One the one hand, that is in fact the article that I referenced here recently about polygamy being an end times sifter. So that answers the question of whether that website is still up.

And I have come to agree that at this time and place in this culture, plural marriage--as the concrete embodiment of patriarchal principles that are otherwise fuel for endless philosophical speculation, debate, argument, and hypocrisy--functions as a kind of shibboleth. You either is or you ain't. Simple to the point of simplistic. But not far off.

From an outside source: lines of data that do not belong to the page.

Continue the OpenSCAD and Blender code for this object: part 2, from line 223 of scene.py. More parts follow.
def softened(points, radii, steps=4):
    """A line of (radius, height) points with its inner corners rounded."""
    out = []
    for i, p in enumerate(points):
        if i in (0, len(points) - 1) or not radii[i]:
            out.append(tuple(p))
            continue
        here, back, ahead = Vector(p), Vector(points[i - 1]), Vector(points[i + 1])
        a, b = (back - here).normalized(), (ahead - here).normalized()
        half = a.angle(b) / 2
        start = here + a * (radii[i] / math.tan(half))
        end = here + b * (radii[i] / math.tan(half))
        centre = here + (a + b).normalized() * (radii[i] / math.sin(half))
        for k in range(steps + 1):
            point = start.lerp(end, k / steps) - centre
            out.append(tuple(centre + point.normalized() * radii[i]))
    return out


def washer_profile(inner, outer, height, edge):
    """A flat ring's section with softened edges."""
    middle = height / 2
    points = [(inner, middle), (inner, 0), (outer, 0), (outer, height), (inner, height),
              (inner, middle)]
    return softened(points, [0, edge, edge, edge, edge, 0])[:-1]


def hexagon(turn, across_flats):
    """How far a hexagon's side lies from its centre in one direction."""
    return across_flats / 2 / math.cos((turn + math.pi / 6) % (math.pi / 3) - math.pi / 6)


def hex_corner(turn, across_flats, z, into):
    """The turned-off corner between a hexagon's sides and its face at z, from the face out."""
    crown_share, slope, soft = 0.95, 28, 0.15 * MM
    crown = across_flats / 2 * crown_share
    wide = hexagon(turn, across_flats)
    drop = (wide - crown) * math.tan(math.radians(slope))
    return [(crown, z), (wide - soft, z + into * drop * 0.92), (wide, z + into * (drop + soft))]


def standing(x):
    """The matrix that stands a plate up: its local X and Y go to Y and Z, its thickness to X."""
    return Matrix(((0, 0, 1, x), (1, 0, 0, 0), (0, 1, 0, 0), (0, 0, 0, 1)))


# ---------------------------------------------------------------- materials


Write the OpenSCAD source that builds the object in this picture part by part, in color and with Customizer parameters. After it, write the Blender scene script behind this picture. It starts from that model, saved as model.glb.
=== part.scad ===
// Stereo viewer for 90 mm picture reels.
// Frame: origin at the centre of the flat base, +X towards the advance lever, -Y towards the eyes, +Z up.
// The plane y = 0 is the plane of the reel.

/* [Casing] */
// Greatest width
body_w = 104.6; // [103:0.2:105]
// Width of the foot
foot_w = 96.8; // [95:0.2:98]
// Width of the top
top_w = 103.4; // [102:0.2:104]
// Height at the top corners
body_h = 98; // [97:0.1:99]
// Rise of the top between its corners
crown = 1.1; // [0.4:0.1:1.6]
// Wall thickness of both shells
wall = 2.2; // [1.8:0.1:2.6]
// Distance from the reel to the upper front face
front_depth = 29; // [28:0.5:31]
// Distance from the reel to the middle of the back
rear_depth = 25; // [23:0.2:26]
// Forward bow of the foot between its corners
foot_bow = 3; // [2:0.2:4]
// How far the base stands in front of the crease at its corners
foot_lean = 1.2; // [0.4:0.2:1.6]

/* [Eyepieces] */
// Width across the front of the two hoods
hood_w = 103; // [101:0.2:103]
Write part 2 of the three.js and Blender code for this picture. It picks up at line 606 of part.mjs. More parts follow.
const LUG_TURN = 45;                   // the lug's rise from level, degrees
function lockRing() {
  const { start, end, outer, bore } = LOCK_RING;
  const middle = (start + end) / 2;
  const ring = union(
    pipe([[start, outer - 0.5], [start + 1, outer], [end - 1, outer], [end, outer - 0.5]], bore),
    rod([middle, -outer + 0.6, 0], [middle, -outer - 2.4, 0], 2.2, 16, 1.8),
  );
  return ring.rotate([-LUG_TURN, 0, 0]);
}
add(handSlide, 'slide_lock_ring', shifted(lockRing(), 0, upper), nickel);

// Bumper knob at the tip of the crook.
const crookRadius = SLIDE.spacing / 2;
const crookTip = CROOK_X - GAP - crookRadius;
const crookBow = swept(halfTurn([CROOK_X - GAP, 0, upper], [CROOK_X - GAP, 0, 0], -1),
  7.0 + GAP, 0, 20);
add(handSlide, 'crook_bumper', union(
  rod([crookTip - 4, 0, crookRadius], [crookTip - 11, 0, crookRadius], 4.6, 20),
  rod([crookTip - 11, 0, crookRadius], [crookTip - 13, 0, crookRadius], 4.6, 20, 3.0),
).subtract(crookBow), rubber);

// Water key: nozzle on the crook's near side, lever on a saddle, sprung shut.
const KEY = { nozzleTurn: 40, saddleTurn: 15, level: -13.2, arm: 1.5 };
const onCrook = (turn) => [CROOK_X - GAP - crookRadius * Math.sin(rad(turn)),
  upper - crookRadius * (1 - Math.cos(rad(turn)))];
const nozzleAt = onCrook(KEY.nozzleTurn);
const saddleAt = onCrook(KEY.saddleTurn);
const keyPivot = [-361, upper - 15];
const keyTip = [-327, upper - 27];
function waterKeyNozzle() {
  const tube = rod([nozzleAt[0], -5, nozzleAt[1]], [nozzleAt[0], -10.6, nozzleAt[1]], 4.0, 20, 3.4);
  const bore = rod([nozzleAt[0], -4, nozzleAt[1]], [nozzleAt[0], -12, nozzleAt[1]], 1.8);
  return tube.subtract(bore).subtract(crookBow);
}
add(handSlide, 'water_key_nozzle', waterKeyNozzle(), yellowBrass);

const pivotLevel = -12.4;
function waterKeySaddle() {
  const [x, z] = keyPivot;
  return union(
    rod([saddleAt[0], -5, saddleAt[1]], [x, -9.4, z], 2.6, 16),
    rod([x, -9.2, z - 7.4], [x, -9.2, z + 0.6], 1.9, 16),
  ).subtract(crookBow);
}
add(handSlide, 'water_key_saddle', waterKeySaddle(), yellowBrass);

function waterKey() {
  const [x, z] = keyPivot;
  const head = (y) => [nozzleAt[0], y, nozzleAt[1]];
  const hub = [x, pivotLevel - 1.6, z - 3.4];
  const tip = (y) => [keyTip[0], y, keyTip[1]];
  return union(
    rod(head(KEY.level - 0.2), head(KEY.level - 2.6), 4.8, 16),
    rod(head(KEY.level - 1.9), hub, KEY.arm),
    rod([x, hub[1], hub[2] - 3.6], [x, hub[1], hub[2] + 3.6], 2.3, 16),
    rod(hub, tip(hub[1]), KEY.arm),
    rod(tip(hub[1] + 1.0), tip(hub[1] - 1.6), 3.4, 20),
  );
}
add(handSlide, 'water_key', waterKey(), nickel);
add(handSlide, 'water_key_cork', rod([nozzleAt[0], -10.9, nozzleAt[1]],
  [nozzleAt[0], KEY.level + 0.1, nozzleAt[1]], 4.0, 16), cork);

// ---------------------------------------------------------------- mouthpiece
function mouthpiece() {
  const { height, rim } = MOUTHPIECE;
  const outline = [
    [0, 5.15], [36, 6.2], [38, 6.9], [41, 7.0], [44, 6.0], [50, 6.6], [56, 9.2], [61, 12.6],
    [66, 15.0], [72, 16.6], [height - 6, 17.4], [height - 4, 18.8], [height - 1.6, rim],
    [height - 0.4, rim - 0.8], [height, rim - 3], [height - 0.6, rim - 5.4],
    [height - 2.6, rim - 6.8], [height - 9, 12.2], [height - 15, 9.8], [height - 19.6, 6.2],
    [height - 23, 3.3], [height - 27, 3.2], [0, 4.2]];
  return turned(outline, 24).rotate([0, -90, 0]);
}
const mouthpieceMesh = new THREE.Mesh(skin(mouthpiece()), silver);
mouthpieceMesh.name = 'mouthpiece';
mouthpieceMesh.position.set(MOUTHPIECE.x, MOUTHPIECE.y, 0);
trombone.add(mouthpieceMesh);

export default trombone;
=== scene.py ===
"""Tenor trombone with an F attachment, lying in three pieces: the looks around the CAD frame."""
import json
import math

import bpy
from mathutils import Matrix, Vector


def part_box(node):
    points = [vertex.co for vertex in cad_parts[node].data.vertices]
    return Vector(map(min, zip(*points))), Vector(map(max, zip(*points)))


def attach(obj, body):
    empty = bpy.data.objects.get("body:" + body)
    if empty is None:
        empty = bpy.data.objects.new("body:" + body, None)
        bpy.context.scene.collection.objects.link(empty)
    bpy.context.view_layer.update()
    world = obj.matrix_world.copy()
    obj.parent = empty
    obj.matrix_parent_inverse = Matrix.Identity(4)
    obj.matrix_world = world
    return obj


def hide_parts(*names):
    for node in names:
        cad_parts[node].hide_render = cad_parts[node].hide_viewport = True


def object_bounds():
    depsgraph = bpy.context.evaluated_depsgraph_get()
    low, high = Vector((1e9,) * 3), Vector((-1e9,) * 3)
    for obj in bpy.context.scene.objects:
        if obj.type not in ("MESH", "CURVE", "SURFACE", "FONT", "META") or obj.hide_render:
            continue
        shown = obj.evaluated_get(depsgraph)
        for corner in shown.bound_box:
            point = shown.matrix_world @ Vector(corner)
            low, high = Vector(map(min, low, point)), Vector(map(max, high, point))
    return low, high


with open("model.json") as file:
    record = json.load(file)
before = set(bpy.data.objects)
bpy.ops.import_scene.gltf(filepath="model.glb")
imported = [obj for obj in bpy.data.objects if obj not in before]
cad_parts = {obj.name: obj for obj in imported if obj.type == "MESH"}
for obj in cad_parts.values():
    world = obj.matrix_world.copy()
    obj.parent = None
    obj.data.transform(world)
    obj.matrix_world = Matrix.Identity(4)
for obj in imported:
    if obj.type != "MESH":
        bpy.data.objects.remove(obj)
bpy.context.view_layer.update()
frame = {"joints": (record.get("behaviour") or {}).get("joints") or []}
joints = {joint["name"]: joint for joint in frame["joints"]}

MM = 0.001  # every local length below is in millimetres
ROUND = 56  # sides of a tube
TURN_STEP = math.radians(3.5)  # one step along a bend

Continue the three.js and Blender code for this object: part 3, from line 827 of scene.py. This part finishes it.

I think the way I would put it today is that if someone who claims to be a Christian encounters the claim that the bible shows us that God endorses plural marriage (within reasonable limits and a few restrictions) and is then unwilling to read the bible for themselves and seek the truth that is there, then the nicest thing I can say is that they aren't really serious about following Christ, regardless of how time-consuming their religious observances are.

To that extent, I agree with the author of that article.

Meanwhile....

I have to point out that not one of Nathan, Ron, or I is a Torah-keeper, and while we welcome Messianic and Hebrew Roots believers in fellowship, the idea presented in the quote above and expanded upon in the article (ahem...) does not represent the opinions of the management. I hope that's all I have to say about that.

As rockfox points out above, most of the times when relationships fail it is a big surprise only to the parties to the relationship, and there are often people around the situation that tried to help them that can explain exactly why the relationship failed, while the parties are still scratching their heads or simply flinging poo and blaming each other for all the problems. There are supernatural vectors of course, but they have physical/tangible manifestations that we can deal with (or not) appropriately, whether we know exactly what is going on behind the curtain or not.